Today we often look beyond these texts when they are not convenient.  The political and legal background of the Biblical text is often omitted in modern churches when it serves to question narratives that we prefer not to face.   Today, the text’s ability to “speak” to modern ears has a stubborn capacity to accept textual accuracy over questioning the authenticity of the sacred word.

One of the most compelling set of texts that the biblical record offers is the psalms. I prefer to refer to them as the subversive Psalms.   To be clear, all of the Psalms are subversive of some ordered pattern of life.  They each represent challenges to authority, whether they are psalms of the exile questioning God’s faithfulness, psalms expressing fear of the unknown (Psalms 23), Psalms expressing repentance for some act of betrayal (Psalms 51) or other.  And then there are the Psalms that passionately suggest that God’s abandoned his people, even to the depths of sheol.  We sanitize their subversiveness by focusing on our need to understand their voice in our own experience rather than understanding the author’s own subversive purposes in writing them in the first place.

The Psalms themselves as poetry are part of a literary tradition that in the ancient world was thought to be subversive.  In Plato’s Republic, he writes that “there is an old quarrel between philosophy and poetry.” (Rep. 607b5–6)  A bit later, he tells us that poets “corrupt the youth and incite the passions” which means they should be banned from the city.  For Plato, the poets were the illogical rabble-rousers that caused havoc and disruption while the philosophers offered order, thoughtfulness, and peace the social unit of the city.   At the center of the biblical record then sits by ancient terms a collection of writings that at best should be distrusted, and at worst lack order, logic, and confidence.”

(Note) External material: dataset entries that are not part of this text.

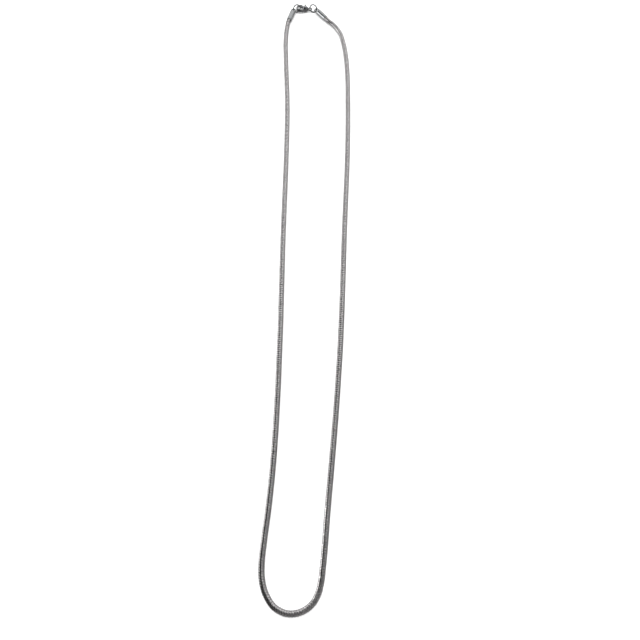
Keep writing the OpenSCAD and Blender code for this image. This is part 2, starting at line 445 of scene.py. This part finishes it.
clear_choice()
bpy.ops.curve.primitive_nurbs_path_add(location=(0, 0, 0))
claw = bpy.context.object
claw.name = "clasp_casting"
claw.data.splines.clear()
wire = claw.data.splines.new("POLY")
wire.points.add(len(stations) - 1)
for point, (place, thick) in zip(wire.points, stations):
    point.co = (*place, 1)
    point.radius = thick
claw.data.dimensions = "3D"
claw.data.bevel_depth = 1.0             # times the radius of each point
claw.data.bevel_resolution = 6
claw.data.use_fill_caps = True
choose(claw)
bpy.ops.object.convert(target="MESH")
bpy.ops.object.mode_set(mode="EDIT")
bpy.ops.mesh.select_all(action="SELECT")
bpy.ops.mesh.remove_doubles(threshold=WELD)
bpy.ops.mesh.normals_make_consistent(inside=False)
bpy.ops.object.mode_set(mode="OBJECT")
print("claw:", len(claw.data.polygons), "faces")

# %% The base and the tail
clear_choice()
bpy.ops.mesh.primitive_uv_sphere_add(segments=48, ring_count=32, radius=BASE_R,
                                     location=(PIN_X, BASE_Y, 0))
base = bpy.context.object
for side in (1, -1):
    bpy.ops.object.mode_set(mode="EDIT")
    bpy.ops.mesh.select_all(action="SELECT")
    bpy.ops.mesh.bisect(plane_co=(PIN_X, BASE_Y, side * CLASP_T / 2),
                        plane_no=(0, 0, side), use_fill=True, clear_outer=True)
    bpy.ops.object.mode_set(mode="OBJECT")
settle(base)
clear_choice()
bpy.ops.mesh.primitive_torus_add(
    location=(TAIL_R + TAIL_WIRE_R, 0, 0), major_segments=40, minor_segments=16,
    major_radius=TAIL_R, minor_radius=TAIL_WIRE_R)
tail = bpy.context.object
settle(tail)
print("base:", len(base.data.polygons), "faces, tail:", len(tail.data.polygons))


# %% Join them and cut the slot and the pin's hole
def carve(body, tool, operation):
    """Joins a tool to a body, or cuts it out of it, and deletes the tool."""
    cut = body.modifiers.new(operation, "BOOLEAN")
    cut.operation = operation
    cut.solver = "EXACT"
    cut.object = tool
    choose(body)
    bpy.ops.object.modifier_apply(modifier=cut.name)
    choose(tool)
    bpy.ops.object.delete()


def soften(body, width, sharp):
    """Rounds edges sharper than an angle in degrees, and shades the rest smooth."""
    choose(body)
    edge = body.modifiers.new("edge", "BEVEL")
    edge.width = width
    edge.segments = 2
    edge.limit_method = "ANGLE"
    edge.angle_limit = math.radians(sharp)
    edge.use_clamp_overlap = True
    bpy.ops.object.modifier_apply(modifier="edge")
    bpy.ops.object.shade_smooth_by_angle(angle=math.radians(sharp))


# the slot's thickness, and how far it reaches from the pin to the claw's back,
# to the nose and out of the open side
SLOT_T, SLOT_TOP, SLOT_END, SLOT_OUT = 1.2, 0.9, 1.8, 2.5
PIN_HOLE_R, DRILL_LENGTH = 0.42, 4
SLIVER = 0.004             # the cuts leave slivers narrower than this
carve(claw, base, "UNION")
carve(claw, tail, "UNION")
clear_choice()
bpy.ops.mesh.primitive_cube_add(
    size=1, location=(PIN_X + (SLOT_END - SLOT_TOP) / 2, (SLOT_TOP - SLOT_OUT) / 2, 0))
slot = bpy.context.object
bpy.ops.transform.resize(value=(SLOT_TOP + SLOT_END, SLOT_TOP + SLOT_OUT, SLOT_T))
settle(slot)
carve(claw, slot, "DIFFERENCE")
clear_choice()
bpy.ops.mesh.primitive_cylinder_add(vertices=32, radius=PIN_HOLE_R,
                                    depth=DRILL_LENGTH, location=(PIN_X, 0, 0))
carve(claw, bpy.context.object, "DIFFERENCE")
choose(claw)
bpy.ops.object.mode_set(mode="EDIT")
bpy.ops.mesh.select_all(action="SELECT")
bpy.ops.mesh.remove_doubles(threshold=SLIVER)
bpy.ops.object.mode_set(mode="OBJECT")
soften(claw, width=0.05, sharp=35)
claw.data.transform(clasp_place)
print("casting:", len(claw.data.polygons), "faces")

# %% [markdown]
# ## The lever
# The lever is stamped flat: a hub on the pin, an arm that bends to the tip of
# the claw and a thumb tab. Each arm is the hull round two discs, which is the
# shape that a rounded stamping has.

# %% Lever
LEVER_T = 1.0
HUB_R, KNEE_R, END_R, TAB_R = 0.8, 0.5, 0.3, 0.35
TIP_GAP = 0.1              # between the lever and the tip of the hook
LEVER_HOLE_R = 0.45
PIN = (PIN_X, 0)
KNEE = (PIN_X + 1.3, -0.95)
LEVER_END = (BOW_X, TIP_R + TIP_GAP + END_R - BOW_R)
TAB_ROOT, TAB_END = (PIN_X + 0.6, -0.5), (PIN_X + 0.45, -2.35)


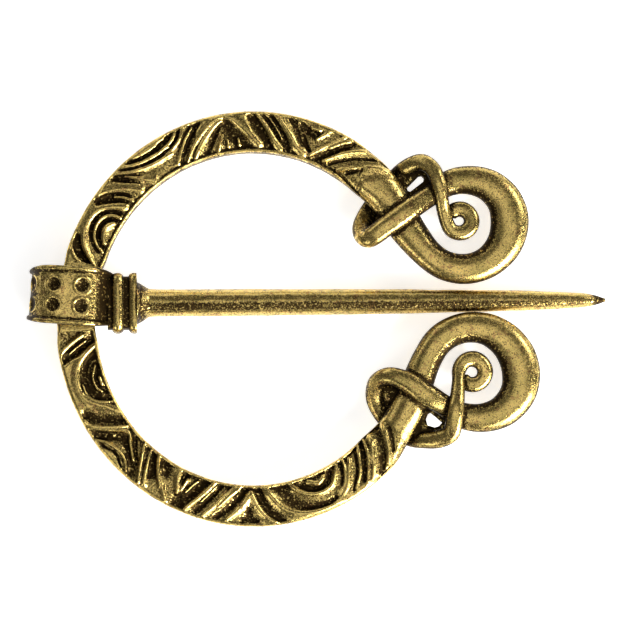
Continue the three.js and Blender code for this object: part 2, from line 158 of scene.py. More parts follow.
# Each end in turn: the neck, the ring, the strap over the neck, the way behind it, the arch, the curl.
UPPER_STRAND = [
    *((17.65, 12.75, 0.7, 2.2, 1.8), (15.5, 11.25, 1.35, 2.2, 1.6), (13.2, 9.65, 1.35, 2.15, 1.6)),
    *((11.2, 8.35, 0.7, 2.1, 1.8), (10.65, 9.4, -0.8, 2.2, 1.7), (11.5, 11.1, -1.6, 2.4, 1.5)),
    *((12.6, 13.2, -1.65, 1.7, 1.5), (14.0, 14.8, -1.3, 1.7, 1.5), (15.3, 15.8, -0.2, 1.75, 1.6)),
    *((16.7, 16.2, 0.7, 1.75, 1.6), (17.8, 15.5, 1.25, 1.65, 1.5), (18.4, 13.9, 1.55, 1.55, 1.4)),
    *((18.7, 12.5, 1.3, 1.45, 1.4), (19.0, 11.0, 0.8, 1.45, 1.45)),
]
LOWER_STRAND = [
    *((19.0, -8.95, 0.7, 2.2, 1.8), (17.1, -7.85, 1.35, 2.4, 1.6), (14.9, -6.45, 1.35, 2.1, 1.6)),
    *((13.2, -5.95, 1.0, 1.8, 1.7), (12.05, -6.5, -0.1, 1.7, 1.7), (12.15, -8.0, -1.2, 2.4, 1.6)),
    *((12.8, -9.6, -1.65, 2.2, 1.5), (14.1, -11.3, -1.65, 1.7, 1.5), (15.6, -12.3, -1.1, 1.7, 1.5)),
    *((17.0, -12.5, -0.2, 1.8, 1.6), (18.5, -12.4, 0.6, 1.9, 1.6), (19.65, -11.85, 1.15, 1.8, 1.5)),
    *((19.95, -10.4, 1.55, 1.75, 1.45), (20.15, -9.0, 1.55, 1.65, 1.4)),
    *((20.35, -7.6, 1.1, 1.45, 1.4), (20.45, -6.3, 0.7, 1.3, 1.4)),
]
upper_end = [
    *round_stops([(12.45, 13.5, 0, 4.15, 2.4)], 0.9),
    *round_stops([(13.75, 11.9, 0, 3.9, 2.46)], 1),
    *round_stops([(15.1, 9.6, 0, 3.75, 2.46)], 0.95),
    *ring_stops(UPPER_RING, 1, -138, 4.9, 0.64),
    *round_stops(UPPER_STRAND),
    *curl_stops((20.66, 10.2), 1, 222, 1.32),
]
lower_end = [
    *round_stops([(13.9, -11.57, 0, 3.65, 2.46)], 1),
    *round_stops([(15.38, -9.03, 0, 3.6, 2.46)], 0.95),
    *ring_stops(LOWER_RING, -1, -160, 5.03, 0.78),
    *round_stops(LOWER_STRAND),
    *curl_stops((21.93, -5.5), -1, 190, 1.4),
]
bar = []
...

One need not look much farther than the Psalms of David to get a glimpse at the subversion that the Psalms reflect.  Notably, the writing of the book of II Samuel carefully interweaves into David’s narratives reminders that the Shadow of the House of Saul remains overhead.  It is notably in times of disruption when David’s authority is questioned, when his own unlawfulness is exposed, and his throne threatened that the shadow of Saul is most apparent.  Even as David is being chased out of Jerusalem and he is  seeking shelter while on the run from Absolom, an older man reminds the reader that David’s claim to the throne is illegitimate and that Saul was the rightful King.  But a careful reading of II Samuel reveals that the Kingdom of David never truly experienced a lasting peace that later king’s enjoyed.  His wars with the Philistines continued to wage on through a good portion of the book; and when those wars are over, he faces more strife from internal factions, including his own household.  David may be thought of as Israel’s greatest king, but its not because of the peace in the realm.

The Davidic Psalms as literature show a king on the verge of losing a kingdom; facing death from rebellion and inciting “god’s staff” as the valley grows darker; and claiming the yoke of forgiveness from God in the face of lawlessness that would warrant death.  They are often in contrast to the unruly state of the kingdom during David’s reign. Here the true nature of the subversive psalms is to cover over the imperfections of the kingdom by sanctifying them with God’s mantel.  If in fact David “walks through the valley of the shadow of death” and survives, then the presence of God’s rod says something about his validity and claims to the throne; if God declares forgiveness of David’s sin, who’s place is it for the legal system to punish; and if the King can claim God as his “Rock and Fortress” then David’s claim to the throne is valid and acceptable.  If on the other hand David loses to Saul in his claim for the throne, his acts have been heresy, treason, and criminal.  Its only because David prevails in each of these places his Psalms are thought of as tales from the heart, rather than the subversive literature that they were intended to be.